Tim Visser
Tim Visser

Reputation: 919

What is the professional way of serving HTTP 206 responses

If a server is set-up to handle Range requests, by accepting bytes for instance, then there are roughly two ways of sending a valid request to that server.

The first is to set the Range header to something like Range: 0-, meaning that we want the first byte of whatever the server is serving and are lazy about the rest of the content. Just give us as much as the server can.

The second is to set the Range header to something like Range: 0-2000/*, meaning that we explicitly want bytes 0 through 2000 and we don't care how large the file is that the server is serving.

These requests - if deemed valid by the server (which we now state, is indeed valid) - are then answered by HTTP 206 responses.

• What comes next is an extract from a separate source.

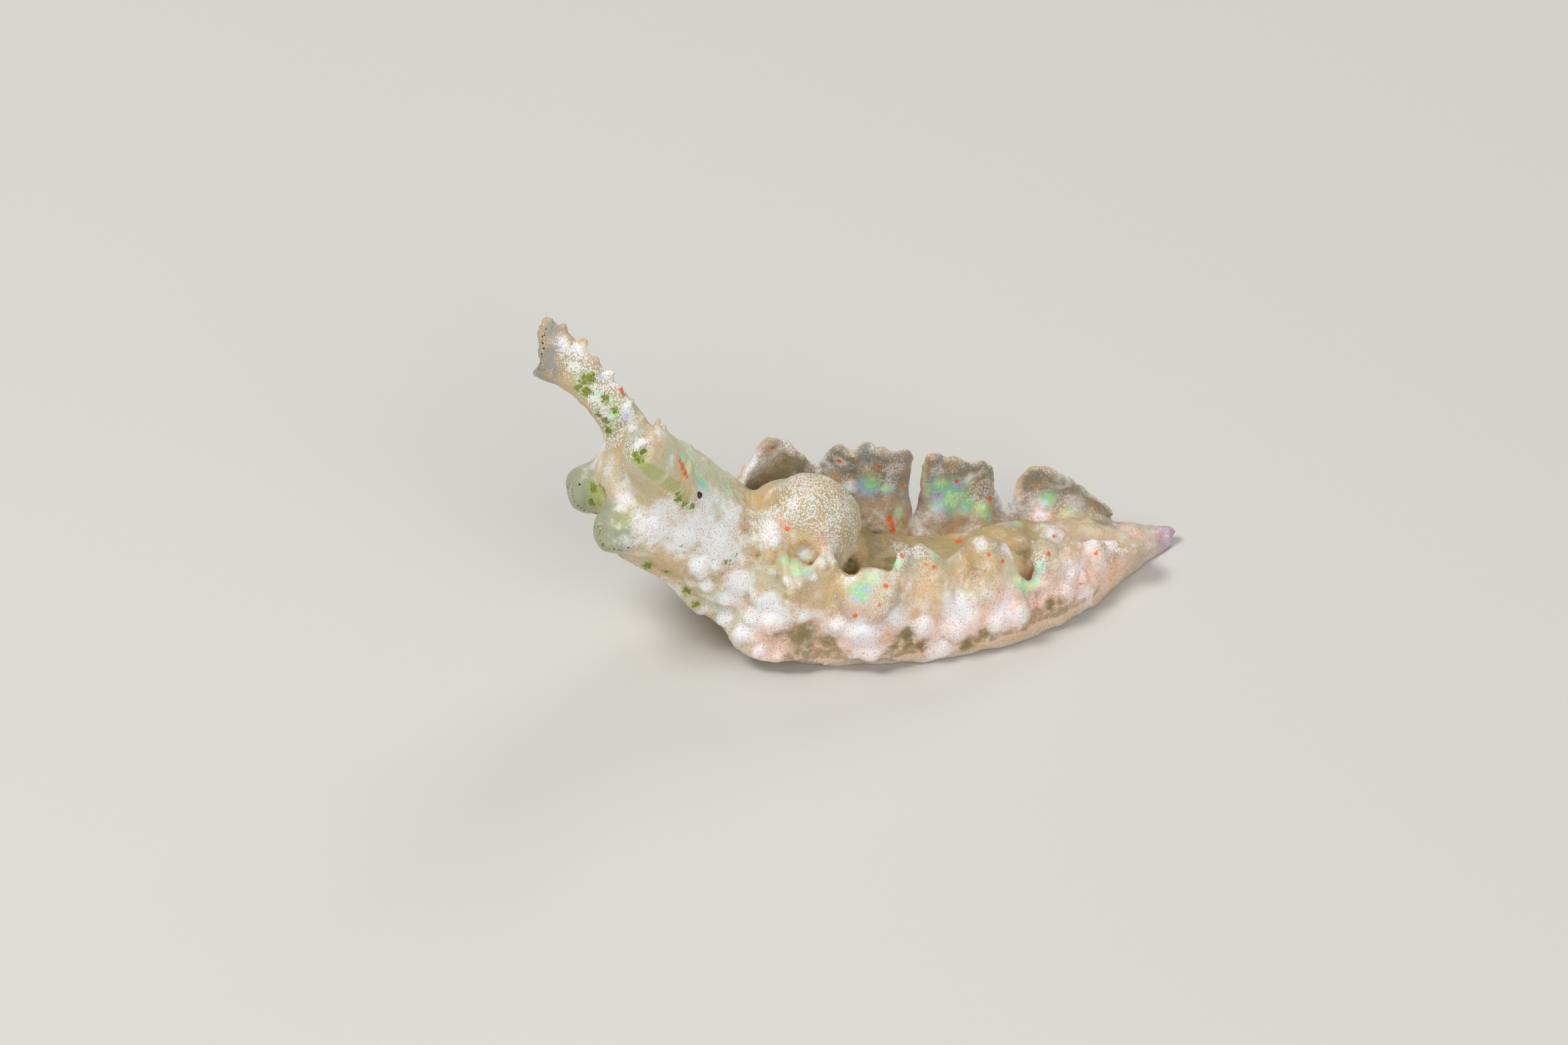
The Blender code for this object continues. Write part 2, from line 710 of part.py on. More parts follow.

My question is: what is the most professional approach to serving a file through Partial responses, as discussed above. Would it be serving all bytes the client who sent the request does not have at once, i.e. if a request with Range: 0- comes in serving bytes 0 through the last byte? Or would it be to split up the file and when a request with Range: 0- comes in only serve a number of bytes, i.e. bytes 0 through 500? Or something different alltogether?

I have this question because a current code base of mine seems to be blocking, thus no more than five or so requests can be handled at a given time.

Upvotes: 1

Views: 309

Answers (1)

Evert
Evert

Reputation: 99687

From RFC7233, section 2.1:

A client can limit the number of bytes requested without knowing the size of the selected representation. If the last-byte-pos value is absent, or if the value is greater than or equal to the current length of the representation data, the byte range is interpreted as the remainder of the representation (i.e., the server replaces the value of last-byte-pos with a value that is one less than the current length of the selected representation).

So this means that a range like:

Range: 0-

Should be interpreted as 'serve the entire file'.